◆ Set task ◆
Your task is to copy the lines between the line containing "# Control board" and the line containing "before = set(bpy.data.objects)", counting both of those lines, and to emit nothing more.

─── Entries

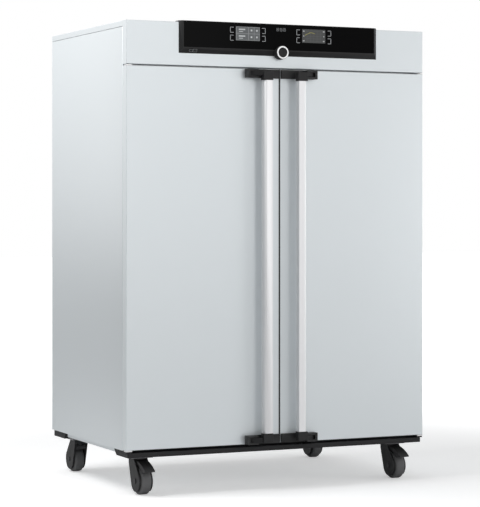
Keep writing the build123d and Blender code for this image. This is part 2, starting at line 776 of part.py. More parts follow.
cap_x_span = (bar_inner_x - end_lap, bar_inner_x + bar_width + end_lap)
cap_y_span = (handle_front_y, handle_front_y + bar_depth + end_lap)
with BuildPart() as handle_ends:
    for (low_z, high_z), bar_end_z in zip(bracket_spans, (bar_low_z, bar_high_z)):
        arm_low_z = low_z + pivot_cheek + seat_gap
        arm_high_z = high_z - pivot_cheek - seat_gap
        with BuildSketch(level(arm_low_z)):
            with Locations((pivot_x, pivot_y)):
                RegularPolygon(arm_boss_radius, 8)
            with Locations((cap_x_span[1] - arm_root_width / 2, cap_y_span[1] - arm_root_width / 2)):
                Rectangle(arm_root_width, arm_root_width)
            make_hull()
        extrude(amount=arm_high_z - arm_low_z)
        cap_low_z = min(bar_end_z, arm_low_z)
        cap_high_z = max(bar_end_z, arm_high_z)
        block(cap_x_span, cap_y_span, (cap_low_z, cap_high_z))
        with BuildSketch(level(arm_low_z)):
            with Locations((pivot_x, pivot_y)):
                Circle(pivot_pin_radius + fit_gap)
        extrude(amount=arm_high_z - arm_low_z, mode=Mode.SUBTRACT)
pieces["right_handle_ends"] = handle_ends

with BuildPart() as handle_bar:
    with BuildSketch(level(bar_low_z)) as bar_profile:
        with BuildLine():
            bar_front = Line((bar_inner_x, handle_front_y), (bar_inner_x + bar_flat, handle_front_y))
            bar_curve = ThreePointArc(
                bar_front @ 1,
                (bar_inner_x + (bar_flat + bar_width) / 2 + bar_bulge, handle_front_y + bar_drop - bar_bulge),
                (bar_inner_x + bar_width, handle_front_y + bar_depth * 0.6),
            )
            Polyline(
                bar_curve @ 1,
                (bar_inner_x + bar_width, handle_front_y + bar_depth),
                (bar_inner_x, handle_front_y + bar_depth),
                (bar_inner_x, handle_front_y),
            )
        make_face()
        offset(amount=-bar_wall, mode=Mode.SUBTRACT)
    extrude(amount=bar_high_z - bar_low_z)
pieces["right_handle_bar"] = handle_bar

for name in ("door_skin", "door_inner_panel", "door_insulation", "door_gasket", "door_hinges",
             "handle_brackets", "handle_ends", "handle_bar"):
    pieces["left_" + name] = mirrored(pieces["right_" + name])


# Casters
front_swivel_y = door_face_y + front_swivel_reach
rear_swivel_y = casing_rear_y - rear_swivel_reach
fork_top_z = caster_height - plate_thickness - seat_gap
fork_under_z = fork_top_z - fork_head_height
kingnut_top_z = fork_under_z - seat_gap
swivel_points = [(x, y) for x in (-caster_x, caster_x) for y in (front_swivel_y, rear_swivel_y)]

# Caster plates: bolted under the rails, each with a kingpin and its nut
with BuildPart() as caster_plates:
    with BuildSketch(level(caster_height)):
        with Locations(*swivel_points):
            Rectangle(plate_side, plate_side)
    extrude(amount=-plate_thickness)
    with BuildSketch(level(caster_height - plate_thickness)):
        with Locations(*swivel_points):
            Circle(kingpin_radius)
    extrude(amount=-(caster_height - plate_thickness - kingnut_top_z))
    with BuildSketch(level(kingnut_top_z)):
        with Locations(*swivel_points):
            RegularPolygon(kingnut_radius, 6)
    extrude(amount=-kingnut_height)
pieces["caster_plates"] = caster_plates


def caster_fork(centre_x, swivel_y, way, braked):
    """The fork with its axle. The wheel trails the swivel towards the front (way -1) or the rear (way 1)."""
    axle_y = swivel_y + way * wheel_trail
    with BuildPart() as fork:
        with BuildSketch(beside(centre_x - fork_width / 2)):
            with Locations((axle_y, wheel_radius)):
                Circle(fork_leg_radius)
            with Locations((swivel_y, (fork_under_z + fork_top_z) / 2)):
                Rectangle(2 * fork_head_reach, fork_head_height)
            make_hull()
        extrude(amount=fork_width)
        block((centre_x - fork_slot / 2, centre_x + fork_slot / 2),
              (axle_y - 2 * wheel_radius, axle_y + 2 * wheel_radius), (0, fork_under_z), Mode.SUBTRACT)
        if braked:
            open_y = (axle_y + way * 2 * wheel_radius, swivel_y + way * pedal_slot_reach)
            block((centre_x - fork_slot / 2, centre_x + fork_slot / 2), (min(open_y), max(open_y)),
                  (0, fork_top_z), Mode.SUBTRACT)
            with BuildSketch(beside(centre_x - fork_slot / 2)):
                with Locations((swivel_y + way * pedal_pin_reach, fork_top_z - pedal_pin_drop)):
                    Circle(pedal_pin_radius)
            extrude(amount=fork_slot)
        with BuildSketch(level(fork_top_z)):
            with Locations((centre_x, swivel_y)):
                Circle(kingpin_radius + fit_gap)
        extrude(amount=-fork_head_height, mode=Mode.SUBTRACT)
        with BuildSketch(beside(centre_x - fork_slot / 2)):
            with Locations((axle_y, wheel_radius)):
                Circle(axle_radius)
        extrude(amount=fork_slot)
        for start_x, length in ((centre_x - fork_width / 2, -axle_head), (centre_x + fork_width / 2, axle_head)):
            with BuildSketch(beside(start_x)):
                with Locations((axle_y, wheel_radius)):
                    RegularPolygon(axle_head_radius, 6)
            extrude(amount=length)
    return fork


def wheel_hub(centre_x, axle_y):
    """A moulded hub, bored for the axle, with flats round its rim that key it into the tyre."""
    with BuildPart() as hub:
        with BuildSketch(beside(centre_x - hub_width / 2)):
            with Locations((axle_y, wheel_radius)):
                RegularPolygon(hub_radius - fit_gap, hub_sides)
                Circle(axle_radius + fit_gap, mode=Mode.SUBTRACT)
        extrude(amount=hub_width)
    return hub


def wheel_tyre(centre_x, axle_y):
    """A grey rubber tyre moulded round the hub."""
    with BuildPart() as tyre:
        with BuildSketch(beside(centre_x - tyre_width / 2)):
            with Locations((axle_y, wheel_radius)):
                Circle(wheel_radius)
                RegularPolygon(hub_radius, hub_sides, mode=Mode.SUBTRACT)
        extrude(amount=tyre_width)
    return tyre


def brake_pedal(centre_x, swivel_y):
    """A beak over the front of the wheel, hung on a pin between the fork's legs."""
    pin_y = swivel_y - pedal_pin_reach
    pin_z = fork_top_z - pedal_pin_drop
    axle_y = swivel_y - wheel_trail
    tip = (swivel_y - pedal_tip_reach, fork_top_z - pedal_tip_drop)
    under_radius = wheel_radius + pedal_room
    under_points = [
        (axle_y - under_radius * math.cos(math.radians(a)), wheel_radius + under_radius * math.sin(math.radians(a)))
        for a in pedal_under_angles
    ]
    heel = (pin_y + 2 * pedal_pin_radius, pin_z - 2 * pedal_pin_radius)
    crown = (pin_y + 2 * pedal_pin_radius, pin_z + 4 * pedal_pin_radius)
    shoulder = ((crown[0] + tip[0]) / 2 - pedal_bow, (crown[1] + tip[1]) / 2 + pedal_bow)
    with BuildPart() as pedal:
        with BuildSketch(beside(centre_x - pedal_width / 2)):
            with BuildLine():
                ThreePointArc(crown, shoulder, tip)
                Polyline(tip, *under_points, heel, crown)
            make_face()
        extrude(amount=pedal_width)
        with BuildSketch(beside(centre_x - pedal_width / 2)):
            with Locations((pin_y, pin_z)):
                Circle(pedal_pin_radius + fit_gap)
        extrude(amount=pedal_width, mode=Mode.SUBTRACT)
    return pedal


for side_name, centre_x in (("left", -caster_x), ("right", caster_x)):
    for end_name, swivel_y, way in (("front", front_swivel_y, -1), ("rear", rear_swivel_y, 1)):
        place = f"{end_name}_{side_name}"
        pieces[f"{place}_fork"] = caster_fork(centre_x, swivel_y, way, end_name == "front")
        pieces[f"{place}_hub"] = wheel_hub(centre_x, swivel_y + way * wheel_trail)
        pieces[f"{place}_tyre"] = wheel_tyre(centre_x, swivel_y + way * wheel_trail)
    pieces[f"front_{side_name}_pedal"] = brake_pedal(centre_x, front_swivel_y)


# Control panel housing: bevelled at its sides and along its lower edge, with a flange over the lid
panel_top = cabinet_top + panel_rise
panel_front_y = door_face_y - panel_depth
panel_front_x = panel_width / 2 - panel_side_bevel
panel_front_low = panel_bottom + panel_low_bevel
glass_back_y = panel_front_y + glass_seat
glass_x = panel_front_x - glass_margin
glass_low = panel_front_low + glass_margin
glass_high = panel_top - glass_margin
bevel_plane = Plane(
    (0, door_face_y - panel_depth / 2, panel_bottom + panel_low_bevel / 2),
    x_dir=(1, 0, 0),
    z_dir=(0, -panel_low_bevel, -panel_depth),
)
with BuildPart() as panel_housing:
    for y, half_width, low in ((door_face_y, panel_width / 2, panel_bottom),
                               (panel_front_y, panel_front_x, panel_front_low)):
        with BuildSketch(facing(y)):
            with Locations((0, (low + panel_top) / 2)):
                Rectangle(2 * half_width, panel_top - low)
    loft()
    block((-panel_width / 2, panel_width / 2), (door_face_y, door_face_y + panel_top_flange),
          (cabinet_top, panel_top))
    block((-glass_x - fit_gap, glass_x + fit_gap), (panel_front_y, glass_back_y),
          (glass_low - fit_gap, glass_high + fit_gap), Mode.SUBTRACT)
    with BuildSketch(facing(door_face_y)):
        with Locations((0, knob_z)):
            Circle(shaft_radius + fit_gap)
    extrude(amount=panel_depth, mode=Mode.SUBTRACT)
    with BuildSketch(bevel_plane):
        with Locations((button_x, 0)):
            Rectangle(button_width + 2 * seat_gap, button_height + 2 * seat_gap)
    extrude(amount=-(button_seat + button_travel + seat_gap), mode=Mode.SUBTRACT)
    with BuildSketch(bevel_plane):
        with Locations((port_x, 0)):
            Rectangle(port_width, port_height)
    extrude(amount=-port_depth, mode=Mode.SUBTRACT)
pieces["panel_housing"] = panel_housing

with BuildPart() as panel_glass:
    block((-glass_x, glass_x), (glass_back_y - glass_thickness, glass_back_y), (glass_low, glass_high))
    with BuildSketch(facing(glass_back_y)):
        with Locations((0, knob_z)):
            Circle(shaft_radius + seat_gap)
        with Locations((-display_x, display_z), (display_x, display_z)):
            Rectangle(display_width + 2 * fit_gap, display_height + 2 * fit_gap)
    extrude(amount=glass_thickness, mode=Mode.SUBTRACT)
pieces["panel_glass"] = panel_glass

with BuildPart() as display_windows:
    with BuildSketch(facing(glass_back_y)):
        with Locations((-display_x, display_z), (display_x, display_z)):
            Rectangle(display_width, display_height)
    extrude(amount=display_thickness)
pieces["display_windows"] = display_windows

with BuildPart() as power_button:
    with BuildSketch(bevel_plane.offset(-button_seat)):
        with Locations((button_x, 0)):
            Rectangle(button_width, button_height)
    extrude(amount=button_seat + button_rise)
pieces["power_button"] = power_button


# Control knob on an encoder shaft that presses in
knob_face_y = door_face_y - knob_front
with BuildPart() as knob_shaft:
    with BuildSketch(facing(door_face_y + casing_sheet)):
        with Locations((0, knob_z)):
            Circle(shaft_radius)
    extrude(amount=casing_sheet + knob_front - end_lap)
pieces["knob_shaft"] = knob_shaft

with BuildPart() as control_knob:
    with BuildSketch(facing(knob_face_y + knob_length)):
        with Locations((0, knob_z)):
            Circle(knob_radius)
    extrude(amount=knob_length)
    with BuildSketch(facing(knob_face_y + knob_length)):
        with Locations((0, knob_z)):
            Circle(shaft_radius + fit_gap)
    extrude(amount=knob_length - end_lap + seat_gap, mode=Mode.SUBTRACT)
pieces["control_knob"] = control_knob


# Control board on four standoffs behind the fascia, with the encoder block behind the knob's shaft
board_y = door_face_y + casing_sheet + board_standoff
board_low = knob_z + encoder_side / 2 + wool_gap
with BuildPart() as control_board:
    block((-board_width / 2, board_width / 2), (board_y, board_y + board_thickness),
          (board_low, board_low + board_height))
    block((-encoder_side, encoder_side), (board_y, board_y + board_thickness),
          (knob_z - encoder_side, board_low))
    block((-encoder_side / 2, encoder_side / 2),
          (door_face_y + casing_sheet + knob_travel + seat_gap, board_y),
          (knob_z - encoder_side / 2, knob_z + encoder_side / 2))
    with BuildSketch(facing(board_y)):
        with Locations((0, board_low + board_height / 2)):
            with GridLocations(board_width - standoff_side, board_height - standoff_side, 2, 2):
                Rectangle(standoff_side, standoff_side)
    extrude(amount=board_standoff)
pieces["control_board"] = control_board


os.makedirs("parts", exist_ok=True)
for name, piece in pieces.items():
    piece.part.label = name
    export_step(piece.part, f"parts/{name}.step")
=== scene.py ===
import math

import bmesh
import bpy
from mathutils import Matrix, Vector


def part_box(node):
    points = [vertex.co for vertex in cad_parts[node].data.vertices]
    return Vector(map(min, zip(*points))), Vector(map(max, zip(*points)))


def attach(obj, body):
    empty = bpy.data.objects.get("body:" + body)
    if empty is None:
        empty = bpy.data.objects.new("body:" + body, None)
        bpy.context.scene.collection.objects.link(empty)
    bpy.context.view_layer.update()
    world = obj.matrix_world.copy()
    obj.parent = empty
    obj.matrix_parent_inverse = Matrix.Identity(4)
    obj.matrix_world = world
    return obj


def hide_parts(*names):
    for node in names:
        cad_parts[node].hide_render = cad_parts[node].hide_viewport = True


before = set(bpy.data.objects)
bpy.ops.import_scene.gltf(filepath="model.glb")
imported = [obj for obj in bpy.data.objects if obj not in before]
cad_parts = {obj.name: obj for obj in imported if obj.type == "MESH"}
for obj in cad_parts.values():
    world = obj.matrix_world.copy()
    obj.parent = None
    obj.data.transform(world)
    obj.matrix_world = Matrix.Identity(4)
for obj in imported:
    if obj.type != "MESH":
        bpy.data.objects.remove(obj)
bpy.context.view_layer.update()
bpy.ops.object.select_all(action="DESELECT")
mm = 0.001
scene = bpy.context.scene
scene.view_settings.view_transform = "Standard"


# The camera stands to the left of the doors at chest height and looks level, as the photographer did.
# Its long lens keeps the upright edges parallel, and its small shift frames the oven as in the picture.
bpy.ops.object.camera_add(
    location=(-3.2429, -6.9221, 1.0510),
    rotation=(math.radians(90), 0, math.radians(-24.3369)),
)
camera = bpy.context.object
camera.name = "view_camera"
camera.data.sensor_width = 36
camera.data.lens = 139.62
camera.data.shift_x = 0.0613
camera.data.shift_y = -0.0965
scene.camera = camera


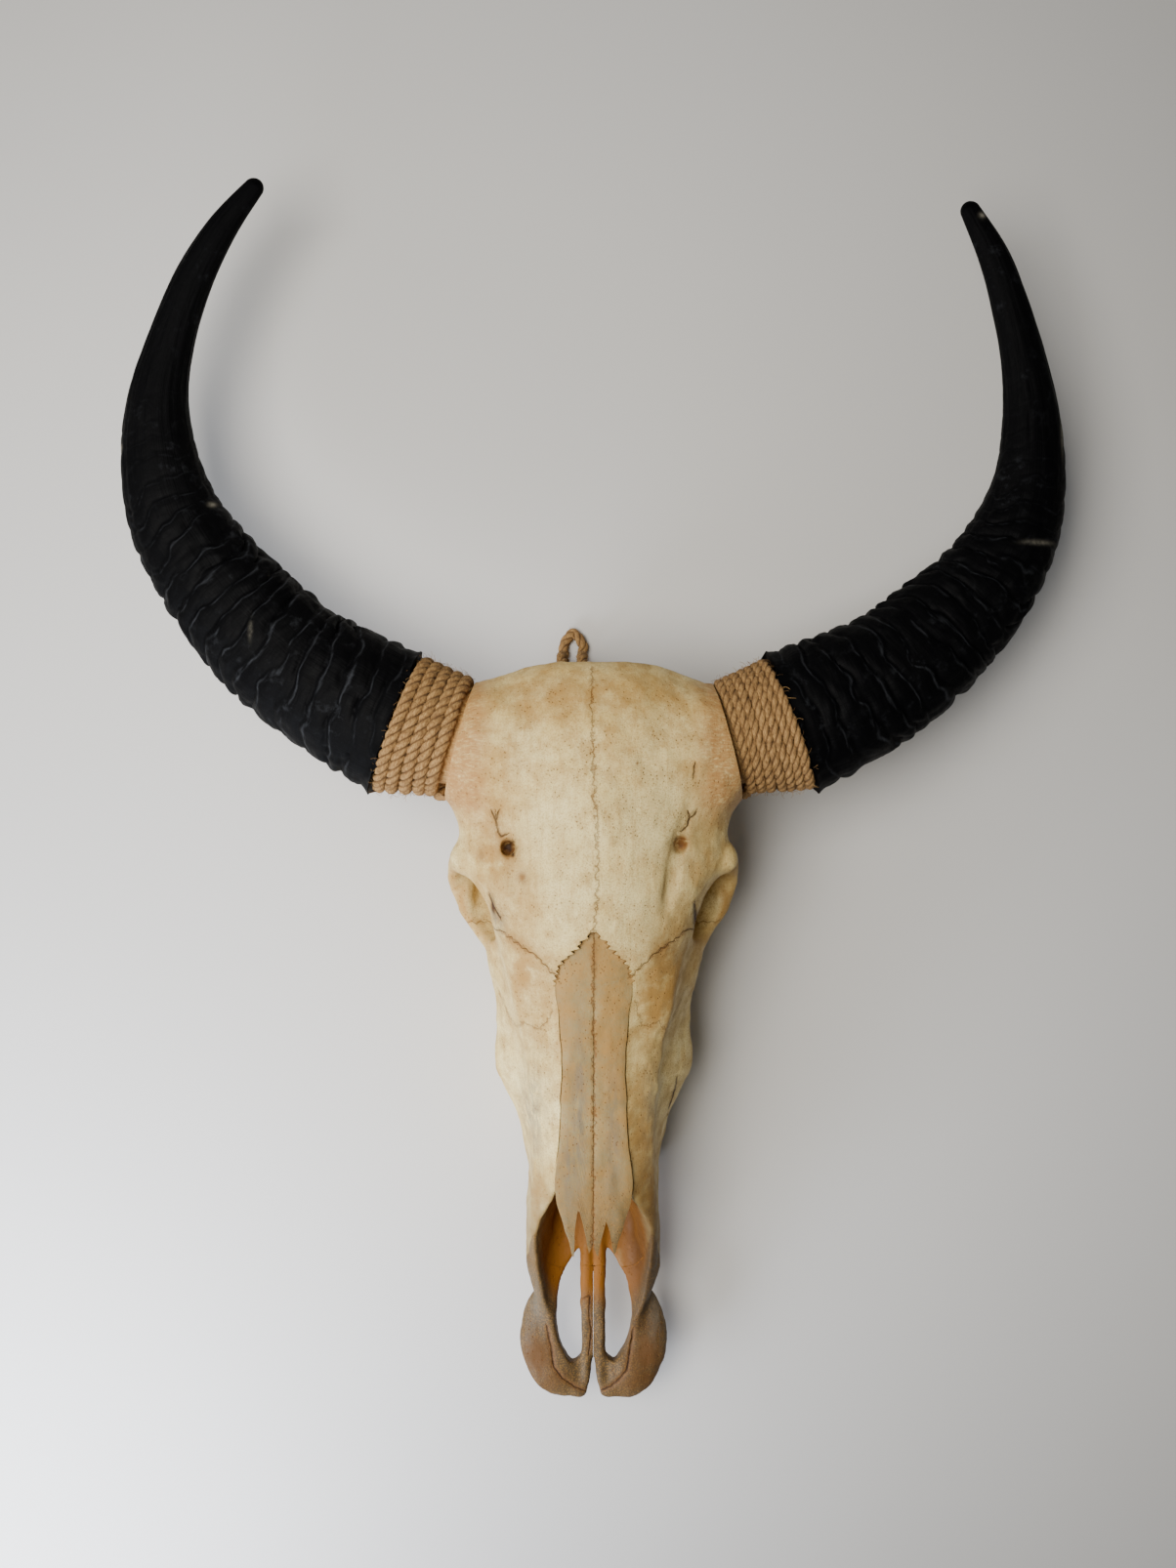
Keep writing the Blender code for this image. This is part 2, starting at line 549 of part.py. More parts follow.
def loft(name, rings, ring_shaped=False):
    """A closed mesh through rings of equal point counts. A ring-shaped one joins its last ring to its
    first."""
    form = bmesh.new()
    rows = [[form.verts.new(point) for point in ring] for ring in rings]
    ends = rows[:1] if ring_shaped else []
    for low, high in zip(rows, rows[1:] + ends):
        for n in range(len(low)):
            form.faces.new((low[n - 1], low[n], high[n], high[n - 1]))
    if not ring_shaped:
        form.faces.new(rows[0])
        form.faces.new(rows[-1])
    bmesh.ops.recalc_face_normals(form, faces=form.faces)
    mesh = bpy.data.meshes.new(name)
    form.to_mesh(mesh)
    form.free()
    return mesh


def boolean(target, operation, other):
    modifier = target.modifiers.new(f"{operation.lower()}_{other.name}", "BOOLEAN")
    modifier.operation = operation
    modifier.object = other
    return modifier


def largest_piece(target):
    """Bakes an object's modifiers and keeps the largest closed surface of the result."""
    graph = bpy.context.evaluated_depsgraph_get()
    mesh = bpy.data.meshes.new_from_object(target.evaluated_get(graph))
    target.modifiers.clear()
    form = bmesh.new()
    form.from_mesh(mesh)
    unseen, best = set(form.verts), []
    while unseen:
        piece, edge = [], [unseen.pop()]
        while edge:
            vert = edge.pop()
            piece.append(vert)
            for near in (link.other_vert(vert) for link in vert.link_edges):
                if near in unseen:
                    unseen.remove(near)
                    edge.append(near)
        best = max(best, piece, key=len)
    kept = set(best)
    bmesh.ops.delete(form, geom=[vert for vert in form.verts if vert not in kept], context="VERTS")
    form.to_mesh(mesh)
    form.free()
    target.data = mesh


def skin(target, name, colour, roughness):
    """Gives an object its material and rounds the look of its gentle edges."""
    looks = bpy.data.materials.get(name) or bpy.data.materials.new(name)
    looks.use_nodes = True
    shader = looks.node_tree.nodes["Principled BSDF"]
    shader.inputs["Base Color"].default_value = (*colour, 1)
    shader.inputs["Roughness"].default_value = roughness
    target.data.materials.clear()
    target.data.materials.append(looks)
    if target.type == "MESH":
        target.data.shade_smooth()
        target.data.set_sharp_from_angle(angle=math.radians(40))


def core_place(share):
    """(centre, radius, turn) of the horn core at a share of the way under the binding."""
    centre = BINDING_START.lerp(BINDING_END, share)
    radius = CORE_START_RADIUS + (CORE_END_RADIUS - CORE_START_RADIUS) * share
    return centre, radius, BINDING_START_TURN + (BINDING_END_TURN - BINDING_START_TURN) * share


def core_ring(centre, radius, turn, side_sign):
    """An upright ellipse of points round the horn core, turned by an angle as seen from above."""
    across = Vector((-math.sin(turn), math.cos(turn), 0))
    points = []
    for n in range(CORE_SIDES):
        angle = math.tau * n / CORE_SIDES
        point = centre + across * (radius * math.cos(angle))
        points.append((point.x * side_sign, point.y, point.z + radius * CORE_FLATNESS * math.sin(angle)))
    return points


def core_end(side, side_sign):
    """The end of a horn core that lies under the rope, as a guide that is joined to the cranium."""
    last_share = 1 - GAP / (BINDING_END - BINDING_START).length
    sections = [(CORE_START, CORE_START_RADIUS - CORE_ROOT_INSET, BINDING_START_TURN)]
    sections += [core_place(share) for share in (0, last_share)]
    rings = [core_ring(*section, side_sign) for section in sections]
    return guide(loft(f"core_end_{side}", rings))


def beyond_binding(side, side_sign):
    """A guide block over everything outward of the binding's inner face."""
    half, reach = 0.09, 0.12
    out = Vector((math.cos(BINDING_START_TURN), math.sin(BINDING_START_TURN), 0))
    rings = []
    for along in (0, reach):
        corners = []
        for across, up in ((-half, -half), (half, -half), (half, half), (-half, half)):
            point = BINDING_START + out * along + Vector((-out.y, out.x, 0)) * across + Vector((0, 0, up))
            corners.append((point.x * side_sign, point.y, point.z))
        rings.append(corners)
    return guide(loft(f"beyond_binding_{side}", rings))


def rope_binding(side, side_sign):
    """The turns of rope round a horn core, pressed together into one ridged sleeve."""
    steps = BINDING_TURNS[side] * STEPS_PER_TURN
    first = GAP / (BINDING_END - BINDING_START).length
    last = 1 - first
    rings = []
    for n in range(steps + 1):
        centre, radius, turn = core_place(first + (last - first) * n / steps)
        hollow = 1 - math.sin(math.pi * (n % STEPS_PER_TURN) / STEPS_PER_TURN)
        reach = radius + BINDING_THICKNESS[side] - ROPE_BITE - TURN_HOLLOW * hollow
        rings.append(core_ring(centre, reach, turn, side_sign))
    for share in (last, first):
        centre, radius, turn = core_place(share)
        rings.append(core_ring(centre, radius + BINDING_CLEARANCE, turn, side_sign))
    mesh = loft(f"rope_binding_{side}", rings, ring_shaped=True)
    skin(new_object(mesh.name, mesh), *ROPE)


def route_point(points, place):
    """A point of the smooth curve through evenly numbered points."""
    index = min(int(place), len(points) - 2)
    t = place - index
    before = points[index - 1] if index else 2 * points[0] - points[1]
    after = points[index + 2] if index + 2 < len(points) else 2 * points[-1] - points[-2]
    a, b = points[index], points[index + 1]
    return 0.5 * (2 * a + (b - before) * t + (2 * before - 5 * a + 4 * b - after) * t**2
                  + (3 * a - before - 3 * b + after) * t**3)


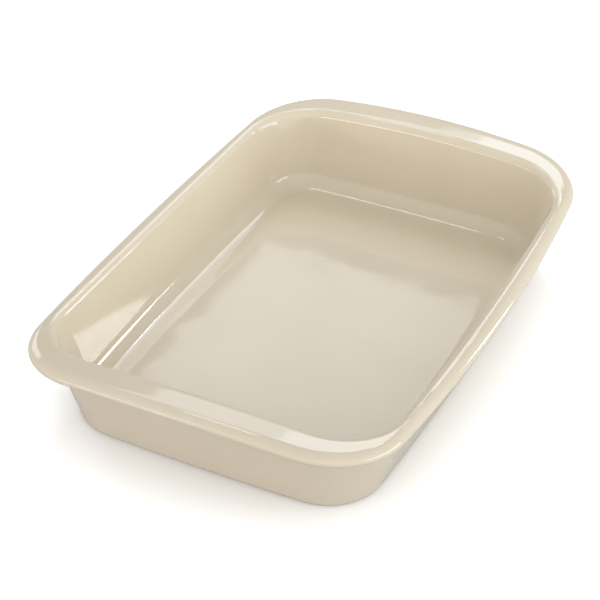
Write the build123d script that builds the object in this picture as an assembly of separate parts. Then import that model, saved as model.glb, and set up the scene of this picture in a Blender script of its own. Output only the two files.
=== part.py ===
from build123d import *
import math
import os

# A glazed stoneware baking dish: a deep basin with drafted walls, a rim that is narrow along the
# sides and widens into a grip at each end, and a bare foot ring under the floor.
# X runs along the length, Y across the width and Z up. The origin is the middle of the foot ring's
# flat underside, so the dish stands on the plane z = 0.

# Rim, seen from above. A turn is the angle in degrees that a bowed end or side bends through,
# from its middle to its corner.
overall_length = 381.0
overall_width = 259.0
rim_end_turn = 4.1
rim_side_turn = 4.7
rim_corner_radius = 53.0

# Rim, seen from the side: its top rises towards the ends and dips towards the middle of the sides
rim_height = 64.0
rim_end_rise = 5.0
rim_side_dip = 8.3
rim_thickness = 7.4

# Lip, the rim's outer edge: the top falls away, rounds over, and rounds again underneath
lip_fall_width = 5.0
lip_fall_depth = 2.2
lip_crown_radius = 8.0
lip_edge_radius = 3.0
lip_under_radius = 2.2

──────

◆ Written reply ◆
# Control board on four standoffs behind the fascia, with the encoder block behind the knob's shaft
board_y = door_face_y + casing_sheet + board_standoff
board_low = knob_z + encoder_side / 2 + wool_gap
with BuildPart() as control_board:
    block((-board_width / 2, board_width / 2), (board_y, board_y + board_thickness),
          (board_low, board_low + board_height))
    block((-encoder_side, encoder_side), (board_y, board_y + board_thickness),
          (knob_z - encoder_side, board_low))
    block((-encoder_side / 2, encoder_side / 2),
          (door_face_y + casing_sheet + knob_travel + seat_gap, board_y),
          (knob_z - encoder_side / 2, knob_z + encoder_side / 2))
    with BuildSketch(facing(board_y)):
        with Locations((0, board_low + board_height / 2)):
            with GridLocations(board_width - standoff_side, board_height - standoff_side, 2, 2):
                Rectangle(standoff_side, standoff_side)
    extrude(amount=board_standoff)
pieces["control_board"] = control_board


os.makedirs("parts", exist_ok=True)
for name, piece in pieces.items():
    piece.part.label = name
    export_step(piece.part, f"parts/{name}.step")
=== scene.py ===
import math

import bmesh
import bpy
from mathutils import Matrix, Vector


def part_box(node):
    points = [vertex.co for vertex in cad_parts[node].data.vertices]
    return Vector(map(min, zip(*points))), Vector(map(max, zip(*points)))


def attach(obj, body):
    empty = bpy.data.objects.get("body:" + body)
    if empty is None:
        empty = bpy.data.objects.new("body:" + body, None)
        bpy.context.scene.collection.objects.link(empty)
    bpy.context.view_layer.update()
    world = obj.matrix_world.copy()
    obj.parent = empty
    obj.matrix_parent_inverse = Matrix.Identity(4)
    obj.matrix_world = world
    return obj


def hide_parts(*names):
    for node in names:
        cad_parts[node].hide_render = cad_parts[node].hide_viewport = True


before = set(bpy.data.objects)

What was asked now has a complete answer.